In the case before us there is no joint liability of the defendant insurance companies. The liability of the appellee could not have exceeded $10,000. The fact that one company has a primary liability and that another has excess coverage of the same insured risk does not create a joint liability or any such community of interest as permits the claims against them to be joined for determining jurisdiction. No other basis for retaining jurisdiction of the appellee is shown. The complaint was properly dismissed as to the appellee.
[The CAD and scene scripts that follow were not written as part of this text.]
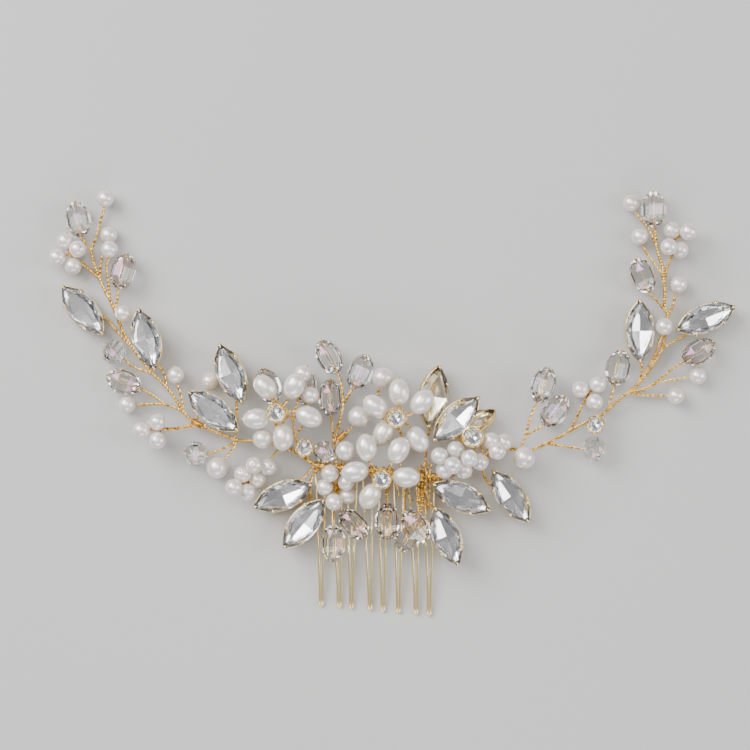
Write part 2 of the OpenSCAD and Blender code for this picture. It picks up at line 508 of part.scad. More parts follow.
CENTRE_BEADS = concat(PETALS_1, PETALS_2, PETALS_3, CENTRE_PEARLS, CLUSTER_C, CLUSTER_D, CLUSTER_E,
                      CENTRE_GLASS, CENTRE_OVALS);
LEFT_BEADS = concat(LEFT_PEARLS, CLUSTER_B, LEFT_ROUNDS, LEFT_OVALS);
LEFT_TIP_BEADS = concat(LEFT_TIP_PEARLS, CLUSTER_A, LEFT_TIP_OVALS);
RIGHT_BEADS = concat(RIGHT_PEARLS, CLUSTER_F, RIGHT_ROUNDS, RIGHT_OVALS);
RIGHT_TIP_BEADS = concat(RIGHT_TIP_PEARLS, CLUSTER_G, RIGHT_TIP_OVALS);

module centre_stems() {
    stems(CENTRE_BRANCHES, CENTRE_BEADS, CENTRE_NAVETTES, CENTRE_RHINESTONES);
    color(GOLD) strand(CENTRE_BUNDLE, bundle_d, 8);
}

comb_wire();
comb_rail();
rail_binding();
centre_stems();
wraps(CENTRE_WRAPS);  // centre_wraps
bead_wires(CENTRE_BEADS);  // centre_bead_wires
pearls(CENTRE_PEARLS);  // centre_pearls
glass_beads(CENTRE_GLASS);  // centre_glass_beads
pearls(PETALS_1);  // flower_1_petals
pearls(PETALS_2);  // flower_2_petals
pearls(PETALS_3);  // flower_3_petals
rhinestones(CENTRE_RHINESTONES);  // centre_rhinestones
claw_cups(CENTRE_RHINESTONES);  // centre_claw_cups
pearls(CLUSTER_C);  // cluster_c_pearls
pearls(CLUSTER_D);  // cluster_d_pearls
pearls(CLUSTER_E);  // cluster_e_pearls
navette_stones(CENTRE_NAVETTES);  // centre_navette_stones
navette_settings(CENTRE_NAVETTES);  // centre_navette_settings
stems(LEFT_BRANCHES, LEFT_BEADS, LEFT_NAVETTES);  // left_stems
wraps(LEFT_WRAPS);  // left_wraps
bead_wires(LEFT_BEADS);  // left_bead_wires
pearls(LEFT_PEARLS);  // left_pearls
pearls(CLUSTER_B);  // cluster_b_pearls
glass_beads(LEFT_ROUNDS);  // left_round_beads
navette_stones(LEFT_NAVETTES);  // left_navette_stones
navette_settings(LEFT_NAVETTES);  // left_navette_settings
stems(LEFT_TIP_BRANCHES, LEFT_TIP_BEADS, []);  // left_tip_stems
bead_wires(LEFT_TIP_BEADS);  // left_tip_bead_wires
pearls(LEFT_TIP_PEARLS);  // left_tip_pearls
pearls(CLUSTER_A);  // cluster_a_pearls
stems(RIGHT_BRANCHES, RIGHT_BEADS, RIGHT_NAVETTES, RIGHT_RHINESTONES);  // right_stems
bead_wires(RIGHT_BEADS);  // right_bead_wires
pearls(RIGHT_PEARLS);  // right_pearls
pearls(CLUSTER_F);  // cluster_f_pearls
glass_beads(RIGHT_ROUNDS);  // right_round_bead
rhinestones(RIGHT_RHINESTONES);  // right_rhinestone
claw_cups(RIGHT_RHINESTONES);  // right_claw_cup
navette_stones(RIGHT_NAVETTES);  // right_navette_stones
navette_settings(RIGHT_NAVETTES);  // right_navette_settings
stems(RIGHT_TIP_BRANCHES, RIGHT_TIP_BEADS, []);  // right_tip_stems
bead_wires(RIGHT_TIP_BEADS);  // right_tip_bead_wires
pearls(RIGHT_TIP_PEARLS);  // right_tip_pearls
pearls(CLUSTER_G);  // cluster_g_pearls
for (i = [0 : len(TURNING) - 1])
    glass_beads([TURNING[i]]);
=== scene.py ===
"""Looks of the bridal hair comb: twisted gold wire, pearls, cut glass and claw-set stones.

The layout lists repeat those of the CAD source, in millimetres. Every piece rides on its CAD body,
except the stems across the four bends, which are built in place and ride on neither of the two bodies
that they join.
"""

import random
from math import asin, atan, cos, pi, radians, sin, sqrt, tau

import bpy
from mathutils import Matrix, Vector


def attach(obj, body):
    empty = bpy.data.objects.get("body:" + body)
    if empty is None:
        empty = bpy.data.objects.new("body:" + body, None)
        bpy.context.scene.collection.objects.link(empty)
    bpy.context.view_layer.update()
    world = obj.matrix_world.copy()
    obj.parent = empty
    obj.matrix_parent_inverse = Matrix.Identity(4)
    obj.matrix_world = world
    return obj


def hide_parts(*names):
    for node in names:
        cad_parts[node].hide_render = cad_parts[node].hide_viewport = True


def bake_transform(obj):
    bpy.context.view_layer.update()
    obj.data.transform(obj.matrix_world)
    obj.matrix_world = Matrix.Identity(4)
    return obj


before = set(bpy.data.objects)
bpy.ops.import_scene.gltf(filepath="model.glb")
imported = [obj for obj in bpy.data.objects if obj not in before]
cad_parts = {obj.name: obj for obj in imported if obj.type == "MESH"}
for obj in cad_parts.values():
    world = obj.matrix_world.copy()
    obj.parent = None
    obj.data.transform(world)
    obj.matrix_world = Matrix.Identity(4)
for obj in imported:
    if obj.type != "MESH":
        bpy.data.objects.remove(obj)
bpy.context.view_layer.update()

MM = 0.001

# ---- Sizes, in millimetres ----
PEARL = (5.0, 5.0)  # each bead is (length along the hole, diameter)
MID_PEARL = (5.8, 5.8)
BIG_PEARL = (6.4, 6.4)
RICE = (8.0, 6.0)
OVAL = (10.5, 7.4)
ROUND = (6.62, 7.2)
SMALL_ROUND = (6.05, 6.62)
BORE_R = 0.25
TIP_GAP = 0.35  # free length of wire between a stem's end and its bead
PEARL_SIDES = 36
PEARL_ROWS = 15

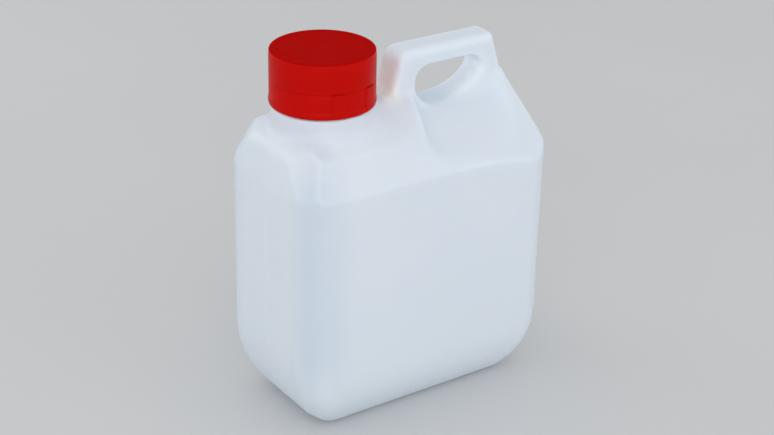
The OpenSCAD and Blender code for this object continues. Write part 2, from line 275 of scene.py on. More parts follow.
def block(p, x, y, z):
    """The body and its shoulders, up to their ridge."""
    out = math.radians(HIP_TURN)
    hip_x = HALF_W - CORNER_R + CORNER_R * math.sin(out)
    hip_y = HALF_D - CORNER_R + CORNER_R * math.cos(out)
    near_x, bend_y = END_BEND_IN - HALF_W, HALF_D - BEND_IN
    edge_x, edge_z = near_x + END_EDGE, BEND_Z + END_EDGE
    # each face as a point on it, its normal and the blend that rounds its edges: the front and the
    # back, the two ends, the hips, and then the faces round the neck
    faces = [((0, HALF_D, CREASE_Z), (0, BEND_Z - CREASE_Z, BEND_IN), CREASE_SOFT),
             ((HEEL_X - HANDLE_HALF_T, HANDLE_HALF_T, RIDGE_Z), slanted(LEAN_TURN, LEAN), LEAN_SOFT),
             ((HALF_W, 0, CREASE_Z), (RIDGE_Z - CREASE_Z, 0, HALF_W - HEEL_X), FAR_END_SOFT),
             ((-HALF_W, 0, CREASE_Z), (CREASE_Z - BEND_Z, 0, END_BEND_IN), NEAR_END_SOFT),
             ((hip_x, hip_y, FAR_HIP_Z), slanted(HIP_TURN, FAR_HIP), FAR_HIP_SOFT),
             ((-hip_x, hip_y, NEAR_HIP_Z), slanted(-HIP_TURN, NEAR_HIP), NEAR_HIP_SOFT),
             ((0, bend_y, BEND_Z), (0, RIDGE_Z - BEND_Z, bend_y - HANDLE_HALF_T), BEND_SOFT),
             ((near_x, 0, BEND_Z), (-1, 0, 1), END_EDGE_SOFT),
             ((edge_x, 0, edge_z), (edge_z - RIDGE_Z, 0, NECK_X - edge_x), END_EDGE_SOFT)]
    f = sides(x, y, z)
    for at, normal, rounding in faces:
        f = smooth_max(f, above(p, at, normal), rounding)
    return smooth_max(f, z - RIDGE_Z, RIDGE_SOFT)


def scoop(p, x, z):
    """The space of the finger scoops, over a floor that slopes down from the handle to each face."""
    slope = math.radians(SCOOP_SLOPE)
    floor = -above(p, (0, HANDLE_HALF_T, HOLE_FLOOR_Z), (0, math.sin(slope), math.cos(slope)))
    near, tall = SCOOP_NEAR_X - SCOOP_FLARE, HANDLE_Z - SCOOP_Z
    outline = round_rectangle(x - (near + SCOOP_FAR_X) / 2, z - SCOOP_Z - tall / 2,
                              (SCOOP_FAR_X - near) / 2, tall / 2, SCOOP_R)
    flare = above(p, (SCOOP_NEAR_X, 0, RIDGE_Z), (SCOOP_Z + SCOOP_R - RIDGE_Z, 0, SCOOP_FLARE))
    return smooth_max(floor, smooth_max(outline, flare, SCOOP_FLARE_SOFT), SCOOP_FLOOR_SOFT)


def handle(p, x, y, z):
    """The handle before its finger hole is cut."""
    top = z - HANDLE_Z
    grip_z = HANDLE_Z - GRIP_H
    near = above(p, (HANDLE_NEAR_X, 0, grip_z), (BEND_Z - grip_z, 0, HANDLE_SPREAD))
    far = above(p, (HEEL_X, 0, RIDGE_Z), (grip_z - RIDGE_Z, 0, HEEL_X - HANDLE_FAR_X))
    foot = above(p, (HEEL_X, 0, RIDGE_Z), (RIDGE_Z - CREASE_Z, 0, -HANDLE_HALF_T))
    outline = smooth_max(smooth_max(top, near, HANDLE_NEAR_SOFT), np.maximum(far, foot), HANDLE_FAR_SOFT)
    return np.maximum(smooth_max(outline, y - HANDLE_HALF_T, HANDLE_EDGE_SOFT), CREASE_Z - z)


def finger_hole(x, y, z):
    """The finger hole: a round corner beside the cap, and one long curve from its floor up its far side."""
    middle, half = (HOLE_NEAR_X + HOLE_FAR_X) / 2, (HOLE_FAR_X - HOLE_NEAR_X) / 2
    tall = HOLE_TOP_Z - HOLE_FLOOR_Z
    upper = round_rectangle(x - middle, z - HOLE_TOP_Z + tall, half, tall, HOLE_TOP_R)
    u, v = x - HOLE_NEAR_X - HOLE_NEAR_R, z - HOLE_FLOOR_Z - HOLE_NEAR_R
    near = np.where((u < 0) & (v < 0), np.hypot(u, v) - HOLE_NEAR_R, HOLE_FLOOR_Z - z)
    u, v = (x - HOLE_FAR_X) / HOLE_SWEEP + 1, (z - HOLE_FLOOR_Z) / HOLE_RISE - 1
    reach, steep = np.hypot(u, v), np.hypot(u / HOLE_SWEEP, v / HOLE_RISE)
    sweep = np.where((u > 0) & (v < 0), (reach - 1) * reach / np.maximum(steep, 1e-6), -half)
    outline = np.maximum(upper, np.maximum(near, sweep))
    return smooth_max(outline, y - HANDLE_HALF_T - HOLE_PAST, HOLE_PAST_SOFT)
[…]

The authorities relied upon by the appellant are not in point. In some of the cases cited, claims of an insured or beneficiary against an insurer under two or more policies were aggregated. Oshry v. Mutual Life Insurance Co. of New York, D.C.Mass. 1939, 27 F. Supp. 237; Metropolitan Life Insurance Co. v. Mason, D.C.E.D.Pa. 1937, 21 F. Supp. 704; Metropolitan Life Insurance Co. v. Dunne, D.C.S.D.N.Y. 1931, 2 F. Supp. 165. It is indicated in the opinion in American Surety Co. v. Bank of California, 9 Cir., 1943, 133 F.2d 160, that two insurance companies sought to recover an obligation owing to them jointly. The appellant stresses the case of Jamerson v. Alliance Insurance Co., 7 Cir., 1937, 87 F.2d 253, certiorari denied 300 U.S. 683, 57 S.Ct. 753, 81 L.Ed. 886, which was a case where a fraudulent conspiracy was alleged to have been made to procure policies of insurance. The cause of action was the conspiracy and the aggregate of the amounts of the policies fixed jurisdiction. See 36A C.J.S. Federal Courts § 310(6), p. 39. In Gavica v. Donaugh, 9 Cir., 1937, 93 F.2d 173, cited by the appellant, the action was dismissed because of an improper attempt to aggregate claims. The other decisions to which the appellant directs our attention seem to be cases where a plaintiff was permitted to join two or more claims against a single defendant and these obviously have no bearing on the question before us.
The order dismissing the appellee was properly entered and it is
Affirmed.
CAMERON, Circuit Judge, concurs in the result.